Abrenoite, el murciélago, despierta con la caída de la tarde. Un grupo de pipistrelos, de murciélagos enanos, empieza a rebullir bajo las maderas desvencijadas de una casa de campo. Su vuelo es rápido, preciso, seguro. Buscan insectos voladores y la falta de luz no es un problema.
A su paso se escuchan series de pulsos agudos, muy cortos, como pinchazos en el oído. Y es en ellos donde encontramos la clave de su arte para navegar. Estos pulsos son la parte audible de sus ultrasonidos, las señales acústicas de muy alta frecuencia que al chocar contra cualquier obstáculo -una pared, una rama, un insecto volador- rebotan en forma de eco. Es como si un haz de sonidos –de ultrasonidos- iluminara el espacio ante ellos, produciendo en su mente una imagen acústica. Volando entre las sombras del crepúsculo y la noche, los murciélagos, literalmente, ven de oídas.
Por definición, los ultrasonidos son inaudibles. Sólo podemos intentar comprenderlos por medios técnicos, transformándolos a frecuencias a las que seamos sensibles. Un proceso análogo al de esas cámaras capaces de convertir la luz infrarroja y ver en la oscuridad.

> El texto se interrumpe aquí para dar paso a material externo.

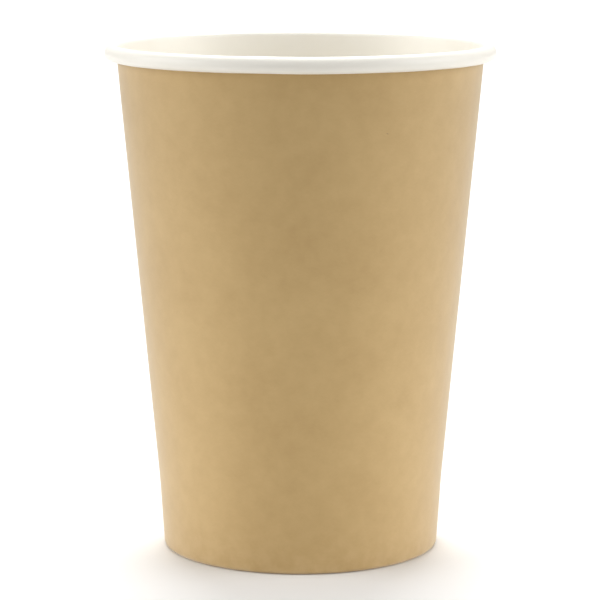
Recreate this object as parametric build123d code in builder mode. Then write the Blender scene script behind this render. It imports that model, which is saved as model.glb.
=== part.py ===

El resultado es una extraña serie de clicks, de silbidos y señales en frecuencia modulada que a nosotros nada nos dicen, pero que, desde el punto de vista de un murciélago, conforman una geometría acústica.
En este montaje se entrelazan sonidos e imágenes reales con esas transformaciones; las sombras del crepúsculo con la imagen infrarroja; los pulsos agudos con los ultrasonidos convertidos. El mundo de la noche, tal y como lo percibimos nosotros, y en la versión fantasmagórica de los murciélagos.